Homecoming arrived in August 2015, hitting #5 on the ARIA charts.

They hit the road in support of the record, playing a massive tour around the country. But as the shows wrapped up, once again the band was faced with the decision to either stay together, or split.

“We just sat down and realised we’d sort of done everything we wanted to do, we felt like we were just going around in circles again,” Diviney admits. “And we just wanted to have a break. We’d been doing music for like 12 years, I think full-time at that point. We all wanted to do different things. Andy wanted to travel. Bradie opened his own drum studio and then I sort of was doing my own thing so we just wanted to take a break.”

Short Stack on their final tour in January 2016. Photo via Facebook

This time, no big announcement was made — and Short Stack have simply faded from the spotlight. Diviney says the band currently have no plans to return — although he flags a tour would be on the horizon if My Chemical Romance were to ever come back to Australia.
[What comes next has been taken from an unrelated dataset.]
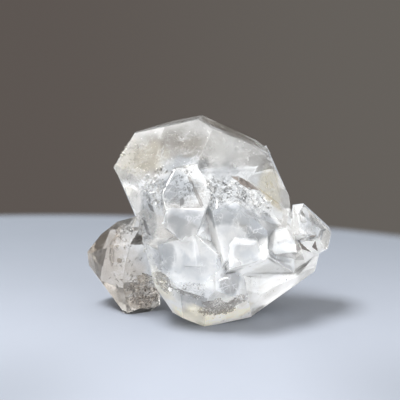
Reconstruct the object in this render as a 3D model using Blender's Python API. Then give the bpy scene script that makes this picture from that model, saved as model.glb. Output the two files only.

“I said to my booking agent: ‘If My Chemical Romance ever reunite, we’ll play with them. Apart from that, maybe we’ll do the RSL tour when we’re 50.”

Before Diviney jumps off the phone (he has a newborn child to attend to) we put one last question to him: how the fuck did they get their hair like that?

“Well Andy just woke up like that,” Diviney laughs. “I have pretty curly hair naturally so it was a mission to straighten it. We used so much hairspray, and we bought the cheapest one — like the big dollar can of hairspray. So I think we’ve contributed our fair bit to global warming.”